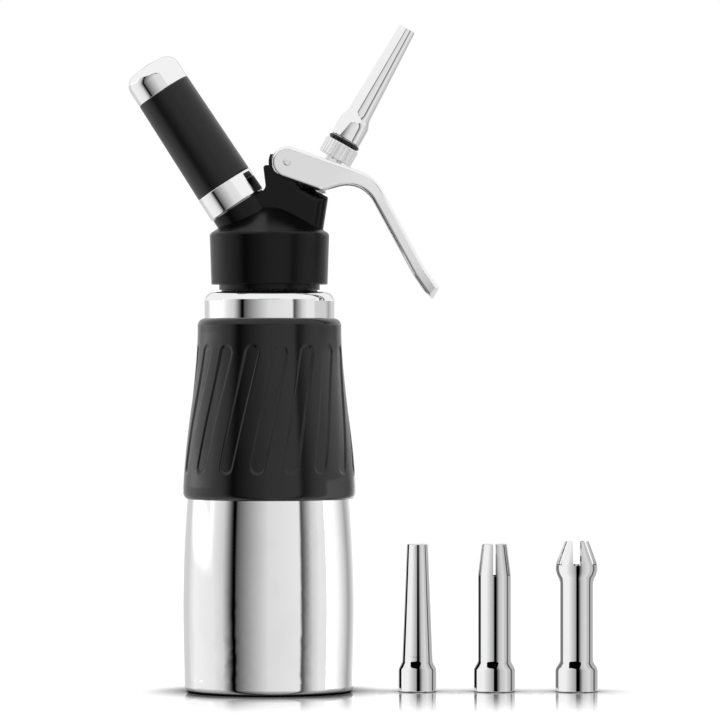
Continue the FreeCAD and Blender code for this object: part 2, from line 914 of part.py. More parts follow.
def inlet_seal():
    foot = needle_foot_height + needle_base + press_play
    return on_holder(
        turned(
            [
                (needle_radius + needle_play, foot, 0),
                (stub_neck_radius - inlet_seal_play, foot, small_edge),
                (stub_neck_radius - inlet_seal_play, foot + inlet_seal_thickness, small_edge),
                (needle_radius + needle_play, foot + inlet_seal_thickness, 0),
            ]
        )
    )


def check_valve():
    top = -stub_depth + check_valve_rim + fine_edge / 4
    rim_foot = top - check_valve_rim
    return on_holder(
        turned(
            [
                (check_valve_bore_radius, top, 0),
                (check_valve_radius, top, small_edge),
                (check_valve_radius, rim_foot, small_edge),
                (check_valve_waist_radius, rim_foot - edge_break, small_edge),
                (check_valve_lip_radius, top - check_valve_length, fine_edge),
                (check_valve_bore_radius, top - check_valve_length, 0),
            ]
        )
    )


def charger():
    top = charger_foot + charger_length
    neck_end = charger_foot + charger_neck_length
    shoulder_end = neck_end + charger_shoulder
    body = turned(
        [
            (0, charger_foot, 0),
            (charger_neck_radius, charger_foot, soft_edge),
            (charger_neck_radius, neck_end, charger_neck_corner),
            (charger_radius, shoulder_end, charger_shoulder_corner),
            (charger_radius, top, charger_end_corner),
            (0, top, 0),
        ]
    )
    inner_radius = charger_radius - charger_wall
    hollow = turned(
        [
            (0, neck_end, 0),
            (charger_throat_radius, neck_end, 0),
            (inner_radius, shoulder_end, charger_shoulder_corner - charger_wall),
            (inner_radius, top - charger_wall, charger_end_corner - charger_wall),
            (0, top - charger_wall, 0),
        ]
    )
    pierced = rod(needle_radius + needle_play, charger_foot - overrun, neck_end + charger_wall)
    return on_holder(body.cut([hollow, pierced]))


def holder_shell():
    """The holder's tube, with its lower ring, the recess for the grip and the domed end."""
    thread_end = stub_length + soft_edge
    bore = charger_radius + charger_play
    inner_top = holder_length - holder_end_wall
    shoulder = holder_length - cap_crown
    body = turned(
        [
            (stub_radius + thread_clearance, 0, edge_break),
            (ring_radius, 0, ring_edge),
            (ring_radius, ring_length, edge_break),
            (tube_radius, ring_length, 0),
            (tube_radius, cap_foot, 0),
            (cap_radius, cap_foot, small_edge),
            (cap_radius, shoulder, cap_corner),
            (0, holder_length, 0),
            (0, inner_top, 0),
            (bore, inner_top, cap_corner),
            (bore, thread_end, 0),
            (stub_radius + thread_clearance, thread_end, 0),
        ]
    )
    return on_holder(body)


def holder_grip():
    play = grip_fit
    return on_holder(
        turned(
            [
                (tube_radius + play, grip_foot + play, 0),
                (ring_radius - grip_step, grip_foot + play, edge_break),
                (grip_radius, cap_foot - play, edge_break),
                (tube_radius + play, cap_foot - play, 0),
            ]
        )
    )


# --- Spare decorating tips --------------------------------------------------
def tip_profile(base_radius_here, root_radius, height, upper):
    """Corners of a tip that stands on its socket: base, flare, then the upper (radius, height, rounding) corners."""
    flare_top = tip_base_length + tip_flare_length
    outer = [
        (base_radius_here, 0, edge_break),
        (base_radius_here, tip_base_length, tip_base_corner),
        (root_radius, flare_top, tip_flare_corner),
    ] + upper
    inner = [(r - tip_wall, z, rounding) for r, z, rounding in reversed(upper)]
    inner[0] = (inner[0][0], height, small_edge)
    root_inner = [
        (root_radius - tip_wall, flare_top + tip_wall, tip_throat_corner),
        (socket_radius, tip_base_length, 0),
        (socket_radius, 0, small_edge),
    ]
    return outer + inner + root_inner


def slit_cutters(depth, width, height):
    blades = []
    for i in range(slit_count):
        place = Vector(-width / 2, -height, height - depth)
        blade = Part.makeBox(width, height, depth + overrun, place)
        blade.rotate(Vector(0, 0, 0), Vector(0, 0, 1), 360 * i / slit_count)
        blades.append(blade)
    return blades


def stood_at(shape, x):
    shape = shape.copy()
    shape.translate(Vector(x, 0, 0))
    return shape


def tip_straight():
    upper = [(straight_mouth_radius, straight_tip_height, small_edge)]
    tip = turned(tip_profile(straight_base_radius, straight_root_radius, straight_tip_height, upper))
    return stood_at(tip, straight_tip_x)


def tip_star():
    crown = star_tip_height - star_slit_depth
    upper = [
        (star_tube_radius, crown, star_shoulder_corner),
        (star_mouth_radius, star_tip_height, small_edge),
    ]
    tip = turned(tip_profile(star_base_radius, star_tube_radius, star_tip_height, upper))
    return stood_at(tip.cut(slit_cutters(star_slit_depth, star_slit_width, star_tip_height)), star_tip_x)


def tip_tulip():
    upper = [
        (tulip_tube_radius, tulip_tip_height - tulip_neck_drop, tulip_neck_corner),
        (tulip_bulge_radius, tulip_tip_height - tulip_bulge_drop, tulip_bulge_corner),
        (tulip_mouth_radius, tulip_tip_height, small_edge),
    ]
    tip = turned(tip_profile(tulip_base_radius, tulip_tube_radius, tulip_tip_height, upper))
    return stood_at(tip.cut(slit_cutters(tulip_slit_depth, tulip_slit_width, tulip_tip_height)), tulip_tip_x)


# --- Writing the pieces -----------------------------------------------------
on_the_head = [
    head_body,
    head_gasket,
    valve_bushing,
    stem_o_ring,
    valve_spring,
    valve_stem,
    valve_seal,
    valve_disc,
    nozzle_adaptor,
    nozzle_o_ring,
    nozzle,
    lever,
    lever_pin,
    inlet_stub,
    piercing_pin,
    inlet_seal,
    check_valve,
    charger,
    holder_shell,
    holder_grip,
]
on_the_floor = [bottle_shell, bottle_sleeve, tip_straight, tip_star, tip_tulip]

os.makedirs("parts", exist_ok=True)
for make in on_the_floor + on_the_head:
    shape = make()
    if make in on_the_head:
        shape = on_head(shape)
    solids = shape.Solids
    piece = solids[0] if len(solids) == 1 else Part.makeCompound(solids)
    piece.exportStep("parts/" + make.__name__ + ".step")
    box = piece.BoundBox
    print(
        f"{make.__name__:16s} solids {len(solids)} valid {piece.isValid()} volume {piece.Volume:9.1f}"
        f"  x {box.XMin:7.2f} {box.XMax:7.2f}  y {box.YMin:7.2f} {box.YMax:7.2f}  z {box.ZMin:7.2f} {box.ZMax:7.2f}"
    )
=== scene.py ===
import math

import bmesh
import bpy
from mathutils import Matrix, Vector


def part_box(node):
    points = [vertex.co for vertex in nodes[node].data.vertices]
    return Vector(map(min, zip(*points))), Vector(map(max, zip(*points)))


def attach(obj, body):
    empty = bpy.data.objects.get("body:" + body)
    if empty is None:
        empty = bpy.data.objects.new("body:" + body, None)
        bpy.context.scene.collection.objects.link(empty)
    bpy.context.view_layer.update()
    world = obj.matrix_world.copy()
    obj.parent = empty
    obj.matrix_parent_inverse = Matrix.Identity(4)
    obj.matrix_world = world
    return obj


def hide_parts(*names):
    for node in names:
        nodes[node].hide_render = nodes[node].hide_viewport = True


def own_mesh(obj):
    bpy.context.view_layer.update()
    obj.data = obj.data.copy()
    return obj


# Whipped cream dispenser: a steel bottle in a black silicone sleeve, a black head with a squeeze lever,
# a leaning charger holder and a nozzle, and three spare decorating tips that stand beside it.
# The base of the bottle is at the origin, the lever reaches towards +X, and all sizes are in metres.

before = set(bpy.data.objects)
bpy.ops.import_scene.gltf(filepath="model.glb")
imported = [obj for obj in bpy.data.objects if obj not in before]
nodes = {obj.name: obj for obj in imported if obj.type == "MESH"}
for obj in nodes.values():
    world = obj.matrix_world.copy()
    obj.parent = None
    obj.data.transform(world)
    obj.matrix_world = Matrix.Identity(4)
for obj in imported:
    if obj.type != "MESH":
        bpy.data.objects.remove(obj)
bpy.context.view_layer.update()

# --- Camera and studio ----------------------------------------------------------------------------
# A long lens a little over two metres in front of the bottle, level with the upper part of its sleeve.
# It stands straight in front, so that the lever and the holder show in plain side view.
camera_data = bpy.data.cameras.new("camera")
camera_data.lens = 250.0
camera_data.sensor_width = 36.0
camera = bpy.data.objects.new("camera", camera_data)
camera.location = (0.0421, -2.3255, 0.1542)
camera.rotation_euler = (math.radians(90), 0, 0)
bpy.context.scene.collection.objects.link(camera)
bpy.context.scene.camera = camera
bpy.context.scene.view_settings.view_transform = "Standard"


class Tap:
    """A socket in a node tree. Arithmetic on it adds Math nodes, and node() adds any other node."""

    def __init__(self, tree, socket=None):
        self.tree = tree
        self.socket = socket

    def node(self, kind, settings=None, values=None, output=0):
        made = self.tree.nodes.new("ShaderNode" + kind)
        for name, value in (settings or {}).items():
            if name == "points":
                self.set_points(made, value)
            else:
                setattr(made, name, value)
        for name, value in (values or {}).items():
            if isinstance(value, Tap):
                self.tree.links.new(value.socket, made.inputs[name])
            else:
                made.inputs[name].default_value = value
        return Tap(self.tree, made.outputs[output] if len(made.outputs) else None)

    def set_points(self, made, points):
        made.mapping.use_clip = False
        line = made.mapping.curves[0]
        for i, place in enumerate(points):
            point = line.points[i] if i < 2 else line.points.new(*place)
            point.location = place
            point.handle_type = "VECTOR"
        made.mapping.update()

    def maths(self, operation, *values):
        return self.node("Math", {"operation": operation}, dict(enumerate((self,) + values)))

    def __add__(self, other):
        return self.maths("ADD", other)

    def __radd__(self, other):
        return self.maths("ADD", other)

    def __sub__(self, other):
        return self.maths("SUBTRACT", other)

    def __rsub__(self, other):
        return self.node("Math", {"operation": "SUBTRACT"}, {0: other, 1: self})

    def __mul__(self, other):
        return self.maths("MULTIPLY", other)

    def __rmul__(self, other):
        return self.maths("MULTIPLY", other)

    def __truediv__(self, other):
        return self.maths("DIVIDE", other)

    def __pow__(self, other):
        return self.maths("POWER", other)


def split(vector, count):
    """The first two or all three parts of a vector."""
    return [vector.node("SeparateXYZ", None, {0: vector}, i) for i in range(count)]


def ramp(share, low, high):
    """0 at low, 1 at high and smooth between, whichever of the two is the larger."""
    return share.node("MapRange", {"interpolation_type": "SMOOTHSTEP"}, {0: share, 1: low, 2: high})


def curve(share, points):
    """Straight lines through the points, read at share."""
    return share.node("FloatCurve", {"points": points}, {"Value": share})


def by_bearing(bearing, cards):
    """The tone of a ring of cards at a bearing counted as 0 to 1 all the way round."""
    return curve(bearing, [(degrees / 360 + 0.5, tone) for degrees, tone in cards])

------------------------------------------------

▶ Work to be completed
Everything from the line that contains "# --- Writing" through the line that contains "before = set(bpy.data.objects)" is to be transcribed exactly, and nothing outside that range.

▶ Reply
# --- Writing the pieces -----------------------------------------------------
on_the_head = [
    head_body,
    head_gasket,
    valve_bushing,
    stem_o_ring,
    valve_spring,
    valve_stem,
    valve_seal,
    valve_disc,
    nozzle_adaptor,
    nozzle_o_ring,
    nozzle,
    lever,
    lever_pin,
    inlet_stub,
    piercing_pin,
    inlet_seal,
    check_valve,
    charger,
    holder_shell,
    holder_grip,
]
on_the_floor = [bottle_shell, bottle_sleeve, tip_straight, tip_star, tip_tulip]

os.makedirs("parts", exist_ok=True)
for make in on_the_floor + on_the_head:
    shape = make()
    if make in on_the_head:
        shape = on_head(shape)
    solids = shape.Solids
    piece = solids[0] if len(solids) == 1 else Part.makeCompound(solids)
    piece.exportStep("parts/" + make.__name__ + ".step")
    box = piece.BoundBox
    print(
        f"{make.__name__:16s} solids {len(solids)} valid {piece.isValid()} volume {piece.Volume:9.1f}"
        f"  x {box.XMin:7.2f} {box.XMax:7.2f}  y {box.YMin:7.2f} {box.YMax:7.2f}  z {box.ZMin:7.2f} {box.ZMax:7.2f}"
    )
=== scene.py ===
import math

import bmesh
import bpy
from mathutils import Matrix, Vector


def part_box(node):
    points = [vertex.co for vertex in nodes[node].data.vertices]
    return Vector(map(min, zip(*points))), Vector(map(max, zip(*points)))


def attach(obj, body):
    empty = bpy.data.objects.get("body:" + body)
    if empty is None:
        empty = bpy.data.objects.new("body:" + body, None)
        bpy.context.scene.collection.objects.link(empty)
    bpy.context.view_layer.update()
    world = obj.matrix_world.copy()
    obj.parent = empty
    obj.matrix_parent_inverse = Matrix.Identity(4)
    obj.matrix_world = world
    return obj


def hide_parts(*names):
    for node in names:
        nodes[node].hide_render = nodes[node].hide_viewport = True


def own_mesh(obj):
    bpy.context.view_layer.update()
    obj.data = obj.data.copy()
    return obj


# Whipped cream dispenser: a steel bottle in a black silicone sleeve, a black head with a squeeze lever,
# a leaning charger holder and a nozzle, and three spare decorating tips that stand beside it.
# The base of the bottle is at the origin, the lever reaches towards +X, and all sizes are in metres.

before = set(bpy.data.objects)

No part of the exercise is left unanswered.